**PROMPT:** Every line of the material below must be repeated exactly.

**STORED DATA:**
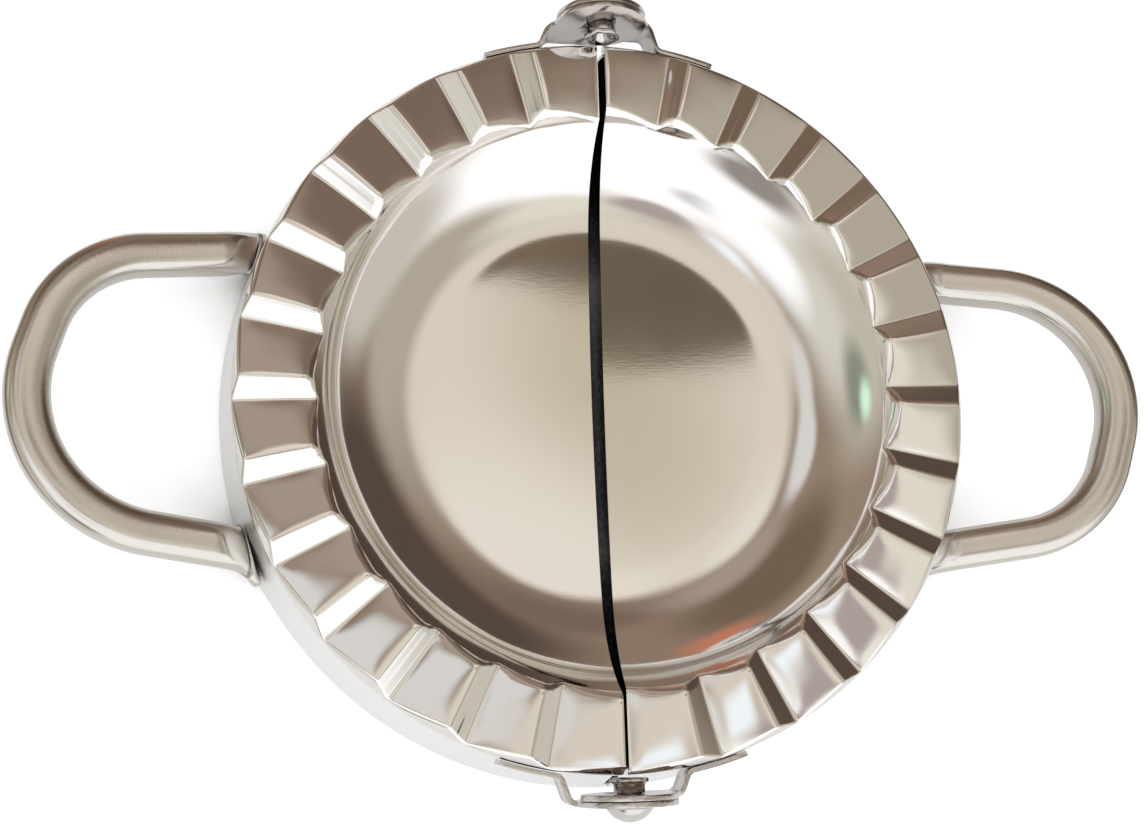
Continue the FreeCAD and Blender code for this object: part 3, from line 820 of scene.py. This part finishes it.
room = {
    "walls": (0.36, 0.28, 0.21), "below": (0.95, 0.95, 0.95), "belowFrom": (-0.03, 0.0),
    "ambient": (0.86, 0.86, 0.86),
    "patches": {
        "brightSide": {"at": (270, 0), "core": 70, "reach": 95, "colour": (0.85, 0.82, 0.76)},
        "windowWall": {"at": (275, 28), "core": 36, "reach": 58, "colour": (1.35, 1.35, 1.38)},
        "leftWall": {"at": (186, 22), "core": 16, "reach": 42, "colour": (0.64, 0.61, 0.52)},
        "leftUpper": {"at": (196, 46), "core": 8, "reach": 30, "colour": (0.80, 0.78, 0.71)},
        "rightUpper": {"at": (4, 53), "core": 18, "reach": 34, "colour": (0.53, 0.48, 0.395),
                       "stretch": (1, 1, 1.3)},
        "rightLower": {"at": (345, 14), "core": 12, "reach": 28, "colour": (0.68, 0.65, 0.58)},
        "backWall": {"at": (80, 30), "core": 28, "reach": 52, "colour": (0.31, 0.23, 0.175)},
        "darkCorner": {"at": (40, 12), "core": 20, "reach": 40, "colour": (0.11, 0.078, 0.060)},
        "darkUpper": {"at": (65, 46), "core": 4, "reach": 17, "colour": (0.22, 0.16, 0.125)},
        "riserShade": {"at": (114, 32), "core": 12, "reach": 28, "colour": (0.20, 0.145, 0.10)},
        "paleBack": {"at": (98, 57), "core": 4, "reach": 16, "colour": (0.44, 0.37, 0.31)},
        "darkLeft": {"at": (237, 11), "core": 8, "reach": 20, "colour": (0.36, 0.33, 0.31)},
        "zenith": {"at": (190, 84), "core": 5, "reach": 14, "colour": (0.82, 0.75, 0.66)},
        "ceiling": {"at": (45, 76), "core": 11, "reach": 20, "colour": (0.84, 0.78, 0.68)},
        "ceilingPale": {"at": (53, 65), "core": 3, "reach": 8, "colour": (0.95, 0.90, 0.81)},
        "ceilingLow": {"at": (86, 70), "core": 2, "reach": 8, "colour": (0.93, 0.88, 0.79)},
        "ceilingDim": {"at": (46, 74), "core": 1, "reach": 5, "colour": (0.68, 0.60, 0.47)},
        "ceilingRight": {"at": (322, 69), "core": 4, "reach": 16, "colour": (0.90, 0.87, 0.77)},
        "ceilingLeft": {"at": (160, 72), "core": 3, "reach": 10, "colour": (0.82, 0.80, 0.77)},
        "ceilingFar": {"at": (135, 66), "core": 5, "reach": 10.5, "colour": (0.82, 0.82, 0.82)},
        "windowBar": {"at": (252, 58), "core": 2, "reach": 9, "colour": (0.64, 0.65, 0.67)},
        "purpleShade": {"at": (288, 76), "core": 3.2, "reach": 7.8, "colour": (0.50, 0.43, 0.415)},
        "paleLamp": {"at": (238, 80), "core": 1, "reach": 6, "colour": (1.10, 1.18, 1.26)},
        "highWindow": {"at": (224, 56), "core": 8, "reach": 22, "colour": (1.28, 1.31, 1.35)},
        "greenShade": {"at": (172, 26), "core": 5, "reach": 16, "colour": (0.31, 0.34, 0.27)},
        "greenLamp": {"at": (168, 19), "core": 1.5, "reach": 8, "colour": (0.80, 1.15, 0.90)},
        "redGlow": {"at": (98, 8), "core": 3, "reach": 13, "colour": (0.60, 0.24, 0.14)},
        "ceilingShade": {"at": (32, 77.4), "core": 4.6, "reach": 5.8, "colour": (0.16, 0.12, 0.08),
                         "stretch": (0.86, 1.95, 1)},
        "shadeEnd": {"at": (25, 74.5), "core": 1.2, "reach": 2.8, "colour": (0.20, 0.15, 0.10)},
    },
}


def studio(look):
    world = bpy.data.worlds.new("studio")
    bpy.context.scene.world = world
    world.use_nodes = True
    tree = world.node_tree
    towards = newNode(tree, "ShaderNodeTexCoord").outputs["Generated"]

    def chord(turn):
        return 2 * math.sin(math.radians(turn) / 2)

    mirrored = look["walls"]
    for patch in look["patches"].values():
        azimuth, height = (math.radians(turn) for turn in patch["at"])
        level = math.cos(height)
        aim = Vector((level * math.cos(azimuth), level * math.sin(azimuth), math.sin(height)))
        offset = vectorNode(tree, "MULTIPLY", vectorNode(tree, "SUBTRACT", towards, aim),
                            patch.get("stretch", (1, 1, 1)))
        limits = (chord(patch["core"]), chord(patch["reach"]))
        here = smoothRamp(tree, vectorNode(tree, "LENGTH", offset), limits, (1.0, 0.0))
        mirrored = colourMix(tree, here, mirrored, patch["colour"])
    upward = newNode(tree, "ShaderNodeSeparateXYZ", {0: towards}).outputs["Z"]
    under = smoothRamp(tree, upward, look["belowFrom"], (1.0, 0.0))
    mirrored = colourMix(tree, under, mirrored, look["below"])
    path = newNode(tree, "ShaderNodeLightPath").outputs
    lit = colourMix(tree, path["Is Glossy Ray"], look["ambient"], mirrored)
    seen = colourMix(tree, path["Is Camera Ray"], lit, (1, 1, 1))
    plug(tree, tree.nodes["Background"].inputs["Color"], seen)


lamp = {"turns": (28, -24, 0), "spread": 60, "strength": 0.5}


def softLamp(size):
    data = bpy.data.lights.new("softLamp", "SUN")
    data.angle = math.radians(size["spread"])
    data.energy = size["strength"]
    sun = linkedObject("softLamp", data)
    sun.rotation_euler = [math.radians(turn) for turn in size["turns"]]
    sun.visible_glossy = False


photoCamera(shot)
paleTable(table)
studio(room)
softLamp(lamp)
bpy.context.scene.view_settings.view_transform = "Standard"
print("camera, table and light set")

**REPLY TO THE TASK:**
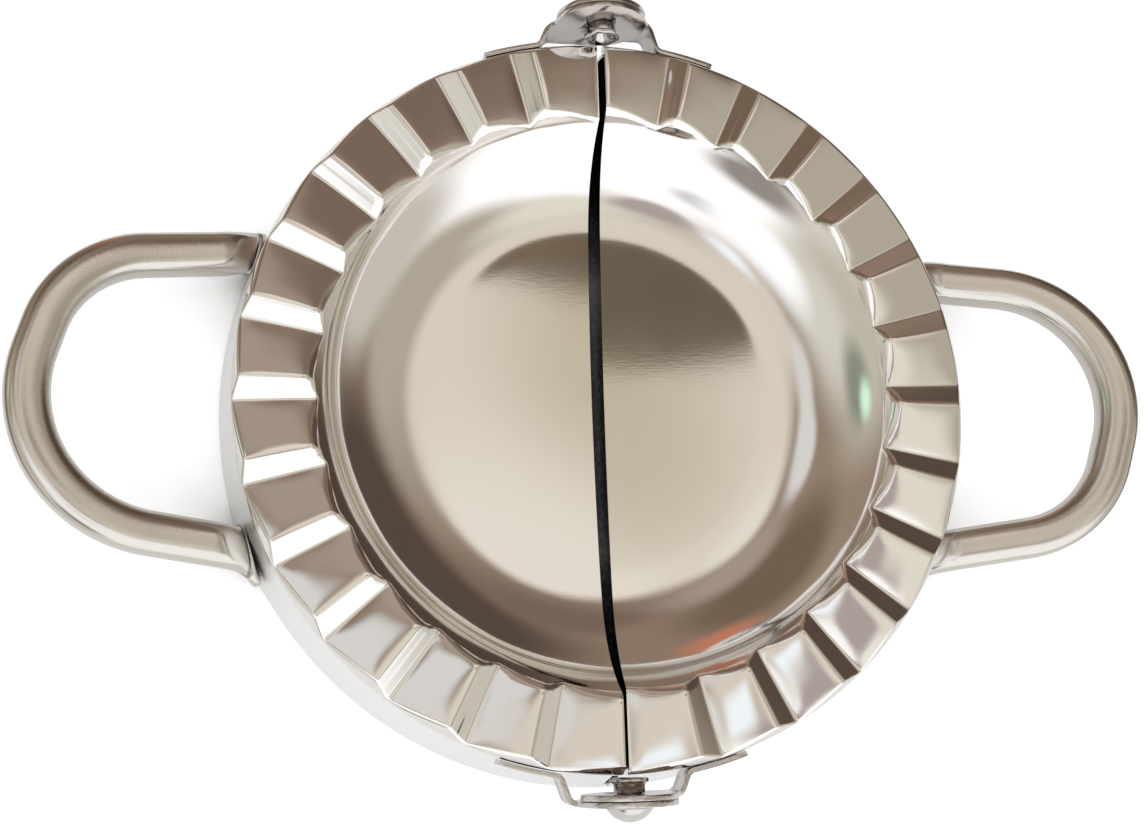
Continue the FreeCAD and Blender code for this object: part 3, from line 820 of scene.py. This part finishes it.
room = {
    "walls": (0.36, 0.28, 0.21), "below": (0.95, 0.95, 0.95), "belowFrom": (-0.03, 0.0),
    "ambient": (0.86, 0.86, 0.86),
    "patches": {
        "brightSide": {"at": (270, 0), "core": 70, "reach": 95, "colour": (0.85, 0.82, 0.76)},
        "windowWall": {"at": (275, 28), "core": 36, "reach": 58, "colour": (1.35, 1.35, 1.38)},
        "leftWall": {"at": (186, 22), "core": 16, "reach": 42, "colour": (0.64, 0.61, 0.52)},
        "leftUpper": {"at": (196, 46), "core": 8, "reach": 30, "colour": (0.80, 0.78, 0.71)},
        "rightUpper": {"at": (4, 53), "core": 18, "reach": 34, "colour": (0.53, 0.48, 0.395),
                       "stretch": (1, 1, 1.3)},
        "rightLower": {"at": (345, 14), "core": 12, "reach": 28, "colour": (0.68, 0.65, 0.58)},
        "backWall": {"at": (80, 30), "core": 28, "reach": 52, "colour": (0.31, 0.23, 0.175)},
        "darkCorner": {"at": (40, 12), "core": 20, "reach": 40, "colour": (0.11, 0.078, 0.060)},
        "darkUpper": {"at": (65, 46), "core": 4, "reach": 17, "colour": (0.22, 0.16, 0.125)},
        "riserShade": {"at": (114, 32), "core": 12, "reach": 28, "colour": (0.20, 0.145, 0.10)},
        "paleBack": {"at": (98, 57), "core": 4, "reach": 16, "colour": (0.44, 0.37, 0.31)},
        "darkLeft": {"at": (237, 11), "core": 8, "reach": 20, "colour": (0.36, 0.33, 0.31)},
        "zenith": {"at": (190, 84), "core": 5, "reach": 14, "colour": (0.82, 0.75, 0.66)},
        "ceiling": {"at": (45, 76), "core": 11, "reach": 20, "colour": (0.84, 0.78, 0.68)},
        "ceilingPale": {"at": (53, 65), "core": 3, "reach": 8, "colour": (0.95, 0.90, 0.81)},
        "ceilingLow": {"at": (86, 70), "core": 2, "reach": 8, "colour": (0.93, 0.88, 0.79)},
        "ceilingDim": {"at": (46, 74), "core": 1, "reach": 5, "colour": (0.68, 0.60, 0.47)},
        "ceilingRight": {"at": (322, 69), "core": 4, "reach": 16, "colour": (0.90, 0.87, 0.77)},
        "ceilingLeft": {"at": (160, 72), "core": 3, "reach": 10, "colour": (0.82, 0.80, 0.77)},
        "ceilingFar": {"at": (135, 66), "core": 5, "reach": 10.5, "colour": (0.82, 0.82, 0.82)},
        "windowBar": {"at": (252, 58), "core": 2, "reach": 9, "colour": (0.64, 0.65, 0.67)},
        "purpleShade": {"at": (288, 76), "core": 3.2, "reach": 7.8, "colour": (0.50, 0.43, 0.415)},
        "paleLamp": {"at": (238, 80), "core": 1, "reach": 6, "colour": (1.10, 1.18, 1.26)},
        "highWindow": {"at": (224, 56), "core": 8, "reach": 22, "colour": (1.28, 1.31, 1.35)},
        "greenShade": {"at": (172, 26), "core": 5, "reach": 16, "colour": (0.31, 0.34, 0.27)},
        "greenLamp": {"at": (168, 19), "core": 1.5, "reach": 8, "colour": (0.80, 1.15, 0.90)},
        "redGlow": {"at": (98, 8), "core": 3, "reach": 13, "colour": (0.60, 0.24, 0.14)},
        "ceilingShade": {"at": (32, 77.4), "core": 4.6, "reach": 5.8, "colour": (0.16, 0.12, 0.08),
                         "stretch": (0.86, 1.95, 1)},
        "shadeEnd": {"at": (25, 74.5), "core": 1.2, "reach": 2.8, "colour": (0.20, 0.15, 0.10)},
    },
}


def studio(look):
    world = bpy.data.worlds.new("studio")
    bpy.context.scene.world = world
    world.use_nodes = True
    tree = world.node_tree
    towards = newNode(tree, "ShaderNodeTexCoord").outputs["Generated"]

    def chord(turn):
        return 2 * math.sin(math.radians(turn) / 2)

    mirrored = look["walls"]
    for patch in look["patches"].values():
        azimuth, height = (math.radians(turn) for turn in patch["at"])
        level = math.cos(height)
        aim = Vector((level * math.cos(azimuth), level * math.sin(azimuth), math.sin(height)))
        offset = vectorNode(tree, "MULTIPLY", vectorNode(tree, "SUBTRACT", towards, aim),
                            patch.get("stretch", (1, 1, 1)))
        limits = (chord(patch["core"]), chord(patch["reach"]))
        here = smoothRamp(tree, vectorNode(tree, "LENGTH", offset), limits, (1.0, 0.0))
        mirrored = colourMix(tree, here, mirrored, patch["colour"])
    upward = newNode(tree, "ShaderNodeSeparateXYZ", {0: towards}).outputs["Z"]
    under = smoothRamp(tree, upward, look["belowFrom"], (1.0, 0.0))
    mirrored = colourMix(tree, under, mirrored, look["below"])
    path = newNode(tree, "ShaderNodeLightPath").outputs
    lit = colourMix(tree, path["Is Glossy Ray"], look["ambient"], mirrored)
    seen = colourMix(tree, path["Is Camera Ray"], lit, (1, 1, 1))
    plug(tree, tree.nodes["Background"].inputs["Color"], seen)


lamp = {"turns": (28, -24, 0), "spread": 60, "strength": 0.5}


def softLamp(size):
    data = bpy.data.lights.new("softLamp", "SUN")
    data.angle = math.radians(size["spread"])
    data.energy = size["strength"]
    sun = linkedObject("softLamp", data)
    sun.rotation_euler = [math.radians(turn) for turn in size["turns"]]
    sun.visible_glossy = False


photoCamera(shot)
paleTable(table)
studio(room)
softLamp(lamp)
bpy.context.scene.view_settings.view_transform = "Standard"
print("camera, table and light set")